Shirley Jackson and her husband, Stanley Edgar Hyman, were both obsessed with ritual and mythology. Hyman studied these ideas, and Jackson’s stories — blunt, haunting parables — embodied them. Much like Jackson’s modern fairytales, Decker’s films transport mundane experiences into the realm of the mythical, using the language of symbols and dreams. Shirley diverges from her earlier films in that she mostly worked from a screenplay written by someone else (Sarah Gubbins, who wrote on I Love Dick and Better Things), but some of its most interesting moments break away from the confines of narrative. At one point, the script called for the author’s muse, placed by Odessa Young, to plant a geranium in Jackson’s garden. In the middle of filming the scene, Decker pointed out to Young that her character was “disintegrating” and suggested she roll around in the mud. On a narrative level, the move made little sense, but it resonated with the deeper logic of Decker’s artistic universe. “Watching her work, I felt that she was someone who believes in magic, or in levels of reality that are not obvious,” July said.

When we next spoke, Decker led me in a ritual she’d learned at the Pig Iron Theatre Company. She was dressed like the priestess of some ancient cult in a long white dress with cutouts along the arms. She gathered a number of special objects from around her room — a woven percussion instrument from Brazil, some fennel seeds a friend had given her — and placed them around her. “You make four points around yourself and then you will be safe in this space that’s protecting you,” she explained.

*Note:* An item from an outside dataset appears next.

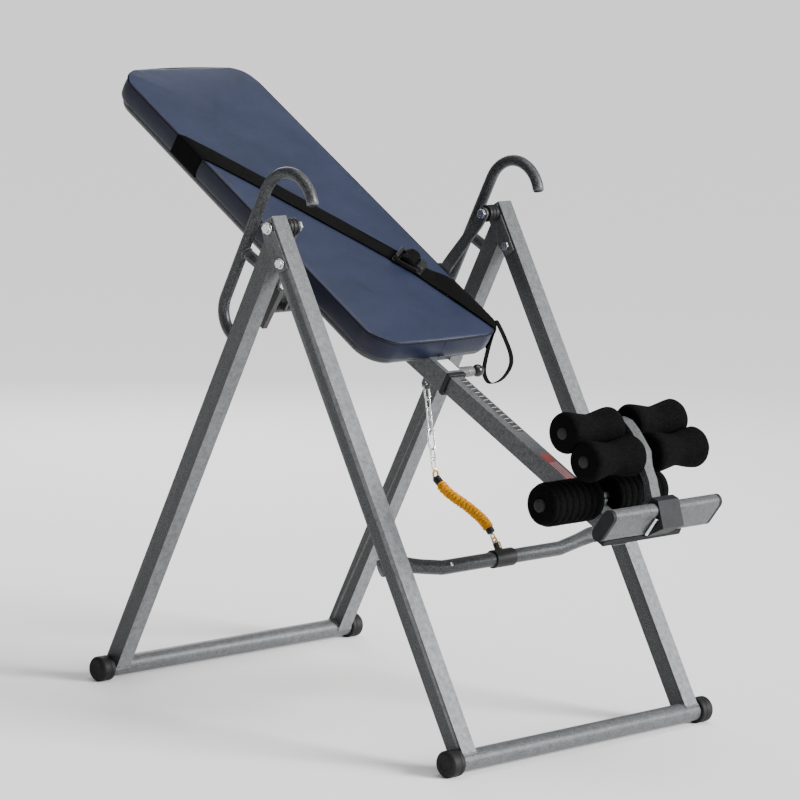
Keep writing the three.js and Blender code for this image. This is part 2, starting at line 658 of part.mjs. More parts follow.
// Foot plate and lever ears: one welded bracket over the end of the boom
function endBracket() {
  const { half, front, back, top, bottom } = PLATE;
  const plate = box(-half, half, front, back, bottom, top);
  const inner = BOOM / 2 + GAP;
  const outline = [[front + 4, -178], [-900, -200], [-858, -212], [-858, -190], [-888, -140],
    [-911, -140], [-918, -170]];
  const ears = sides.map(({ side }) => slabX(outline, ...span(side, inner, inner + 4)));
  const pin = barX(PIN_RADIUS, -inner - 8, inner + 8, LEVER_PIN.a, LEVER_PIN.b, 16);
  const spacers = sides.map(({ side }) => barX(PIN_RADIUS + 4, ...span(side, LEVER_HALF + GAP, inner + 1),
    LEVER_PIN.a, LEVER_PIN.b, 16));
  piece(boomLine, 'end_bracket', join(plate, ...ears, ...spacers, pin), 'slate');
}

function ankleLever() {
  const front = [[-915, -130], [-922, -101], [-924.5, -87], [-896, -58], [-873, -42], [-853, -16],
    [-806, 3], [-780, 9], [-759, 4]];
  const back = [[-746, -8], [-750, -31], [-790, -35], [-822, -49], [-848, -52], [-864, -57],
    [-886, -71], [-907, -100], [-902, -128], [-893, -148], [-898, -159], [-910, -159], [-914, -148]];
  const lever = slabX([...front, ...back].reverse(), -LEVER_HALF, LEVER_HALF);
  const holes = [UPPER, LOWER].map(({ a, b }) => barX(ANKLE_TUBE + GAP, -30, 30, a, b, 20));
  const pinHole = barX(PIN_RADIUS + GAP, -30, 30, LEVER_PIN.a, LEVER_PIN.b, 20);
  piece(boomLine, 'ankle_lever', cut(lever, ...holes, pinHole), 'frame');
}

// Space on the far side of the plane halfway between the two ankle tubes
function pressedSpace(own, other) {
  const reach = 200;
  const across = new THREE.Vector2(other.a - own.a, other.b - own.b);
  const space = box(-reach, reach, across.length() / 2 - GAP / 2, reach, -reach, reach);
  return space.rotateX(across.angle()).translate(0, own.a, own.b);
}

// Ankle tube with two waisted foam rollers, pressed flat where they meet those of the other tube
function ankleTube(name, own, other) {
  const tubeEnd = ROLLER_END + 6;
  const tube = barX(ANKLE_TUBE, -tubeEnd, tubeEnd, own.a, own.b, 20);
  piece(boomLine, `ankle_tube_${name}`, tube, 'plastic');
  const bore = ANKLE_TUBE + GAP;
  const rim = ROLLER_RADIUS - 6;
  const first = ROLLER_START + 4;
  const last = ROLLER_END - 4;
  const bands = 8;
  const profile = [[bore, ROLLER_START], [rim, ROLLER_START]];
  for (let i = 0; i <= bands; i += 1) {
    const t = i / bands;
    const wave = 0.5 - 0.5 * Math.cos(2 * Math.PI * t);
    const round = i === 0 || i === bands ? 1.5 : 0;
    const radius = THREE.MathUtils.lerp(ROLLER_RADIUS, ROLLER_WAIST, wave) - round;
    profile.push([radius, THREE.MathUtils.lerp(first, last, t)]);
  }
  profile.push([rim, ROLLER_END], [bore, ROLLER_END], [bore, ROLLER_START]);
  for (const { side, tag } of sides) {
    const roller = cut(latheX(profile, own.a, own.b, 20), pressedSpace(own, other));
    piece(boomLine, `ankle_roller_${name}_${tag}`, onSide(side, roller), 'foam');
  }
}

// ---- tether: chain, elastic cord and hook between the sleeve's eye and the crossbar collar ----

function tether(clipEye) {
  const eye = boomLine.localToWorld(new THREE.Vector3(0, EYE_A, EYE_B - 18));
  const hook = frontFrame.localToWorld(new THREE.Vector3(0, clipEye.y, clipEye.s));
  const hookStart = new THREE.Vector3(0, hook.y + 16, hook.z + 20);
  const route = ELASTIC_ROUTE.map(([y, z]) => new THREE.Vector3(0, y, z));
  const from = (point, y, z) => new THREE.Vector3(0, point.y + y, point.z + z);
  const chain = new THREE.LineCurve3(eye, from(route[0], 4, 9));
  piece(machine, 'tether_chain', rodAlong(chain, CHAIN_RADIUS, 2, 8), 'zinc');
  const bulge = new THREE.CatmullRomCurve3([...route, from(hookStart, 3, 6)]);
  piece(machine, 'tether_elastic', rodAlong(bulge, ELASTIC_RADIUS, 16, 10), 'elastic');
  const link = new THREE.LineCurve3(hookStart, from(hook, 5, 11));
  piece(machine, 'tether_hook', rodAlong(link, HOOK_RADIUS, 1, 8), 'zinc');
}

// ---- assembly ----

for (const each of sides) {
  frontLeg(each);
  rearLeg(each);
  foldBracket(each);
  pivotHardware(each);
  handle(each);
  footCap(frontFrame, `front_foot_cap_${each.tag}`, each.side, -FRONT_LEAN);
  footCap(rearFrame, `rear_foot_cap_${each.tag}`, each.side, REAR_LEAN);
  pivotArm(each);
  armBracket(each);
}
baseTube(frontFrame, 'front_base_tube');
baseTube(rearFrame, 'rear_base_tube');
const clipEye = tetherClip(crossbar());
padAndBoard();
bedFrame();
crossMember();
strapParts();
strapBuckle();
strapTail();
sleeveParts();
pullPin();
boomTube();
heelParts();
footrestParts();
footrestClamp();
endBracket();
ankleLever();
ankleTube('upper', UPPER, LOWER);
ankleTube('lower', LOWER, UPPER);
tether(clipEye);

// The origin is on the floor under the middle of the machine's box
const bounds = new THREE.Box3().setFromObject(machine, true);
machine.position.y = -(bounds.min.y + bounds.max.y) / 2;

export default machine;
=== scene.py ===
import json
import math

import bmesh
import bpy
from mathutils import Matrix, Vector, noise


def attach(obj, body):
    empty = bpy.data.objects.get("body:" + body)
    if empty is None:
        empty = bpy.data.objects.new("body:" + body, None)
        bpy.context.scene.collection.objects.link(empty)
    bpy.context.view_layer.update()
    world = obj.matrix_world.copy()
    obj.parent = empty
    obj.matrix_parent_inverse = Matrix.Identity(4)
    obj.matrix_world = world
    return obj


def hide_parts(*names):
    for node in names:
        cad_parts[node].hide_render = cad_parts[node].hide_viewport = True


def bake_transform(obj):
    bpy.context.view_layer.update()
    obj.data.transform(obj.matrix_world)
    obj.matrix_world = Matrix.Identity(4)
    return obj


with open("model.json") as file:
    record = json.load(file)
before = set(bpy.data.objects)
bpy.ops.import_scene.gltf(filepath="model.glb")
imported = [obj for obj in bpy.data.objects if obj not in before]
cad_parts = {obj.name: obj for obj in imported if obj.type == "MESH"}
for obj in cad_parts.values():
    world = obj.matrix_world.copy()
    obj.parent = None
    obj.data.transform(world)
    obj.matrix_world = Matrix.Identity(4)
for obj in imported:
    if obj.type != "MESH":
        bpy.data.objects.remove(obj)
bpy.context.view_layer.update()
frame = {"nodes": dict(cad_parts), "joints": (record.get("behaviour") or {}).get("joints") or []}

NODES = frame["nodes"]
JOINTS = {joint["name"]: joint for joint in frame["joints"]}
SIDES = [("left", -1), ("right", 1)]

# ---- the machine's own frames, in metres ----
# SHIFT_Y is how far the CAD was moved to put the middle of its box over the origin.
SHIFT_Y = -0.000007
BAR_HEIGHT = 0.0276
FRONT_LEAN = math.radians(30.28)
REAR_LEAN = math.radians(26.17)
PAD_TILT = math.radians(31.2)
BOOM_TILT = math.radians(27.0)
HALF_BASE = 0.5403
PIVOT = Vector(JOINTS["table_tilt"]["pos_m"])


def frame_at(origin, angle):
    return Matrix.Translation(origin) @ Matrix.Rotation(angle, 4, "X")


FRONT = frame_at((0, -HALF_BASE + SHIFT_Y, BAR_HEIGHT), -FRONT_LEAN)
REAR = frame_at((0, HALF_BASE + SHIFT_Y, BAR_HEIGHT), REAR_LEAN)
BED = frame_at(PIVOT, PAD_TILT)
BOOM = frame_at(PIVOT, BOOM_TILT)
WORLD = Matrix.Identity(4)

# The two leg frames: x across, y square to the legs, z up the legs from the base tube's middle.
# LEG_FACE and BASE_RADIUS lie 0.3 mm outside the tubes, where the next piece starts.
TRACK = 0.343
LEG_FACE = 0.0203
BASE_RADIUS = 0.0216
TUBE_RADIUS = 0.0125
PIVOT_HEIGHT = 1.187
CROSSBAR_Y = 0.0283
CROSSBAR_HEIGHT = 0.431
CROSSBAR_DIP = 0.017
CROSSBAR_RADIUS = 0.0155

# The bed, in the bed's frame: x across, y (called a) along it towards the head, z (called b) above it.
PAD_HALF = 0.192
PAD_HEAD = 0.742
PAD_FOOT = -0.271
PAD_TOP = -0.117
PAD_BOTTOM = -0.157
PAD_SKIRT = -0.1655
PAD_CORNER = 0.066
PAD_END_GAP = 0.003
PAD_EDGE_DROP = 0.0035
CROWN = 0.0045
STRAP_WIDTH = 0.050
STRAP_LIFT = 0.0028
STRAP_LONG_END = (-PAD_HALF, 0.444)
STRAP_SHORT_END = (PAD_HALF, -0.229)
BUCKLE = (0.096, -0.020)

# The boom's pieces, in the boom's frame: heights b of two top faces, and (a, b) places.
BOOM_FACE = -0.1865
SLEEVE_FACE = -0.1825
HEEL = (-0.7923, -0.174)
UPPER = (-0.7655, -0.015)
LOWER = (-0.842, -0.032)
PULL_PIN = (-0.303, -0.198)
TETHER_EYE = (-0.2615, -0.252)


# ---- camera ----
def add_camera():
    """The photograph's viewpoint, worked out from the machine's parallel and upright tubes."""
    azimuth, elevation, roll = (math.radians(v) for v in (-45.18, 8.54, 1.785))
    back = Vector((math.sin(azimuth) * math.cos(elevation),
                   -math.cos(azimuth) * math.cos(elevation), math.sin(elevation)))
    right = Vector((math.cos(azimuth), math.sin(azimuth), 0))
    up = back.cross(right)
    side = right * math.cos(roll) + up * math.sin(roll)
    top = up * math.cos(roll) - right * math.sin(roll)
    turn = Matrix((side, top, back)).transposed().to_4x4()
    data = bpy.data.cameras.new("camera")
    data.lens = 165.4
    data.sensor_width = 36.0
    data.clip_end = 400.0
    camera = bpy.data.objects.new("camera", data)
    bpy.context.scene.collection.objects.link(camera)
    camera.matrix_world = Matrix.Translation((-5.5866, -5.5340 + SHIFT_Y, 1.8472)) @ turn
    bpy.context.scene.camera = camera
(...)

We lit candles and meditated, and she shared a practice she’d learned from Jean-Rene Toussaint, who voice-trains performance artists. “It’s all about finding your primitive voice,” she said. For the next five minutes, we stared at each other’s faces while making a variety of guttural noises. We cried out like newborns, groaned like people dying in agony. Later, reflecting on the experience, Decker said such practices had helped her overcome her inhibitions as an artist. “You shed one person and become another,” she said. “You lose your fear.”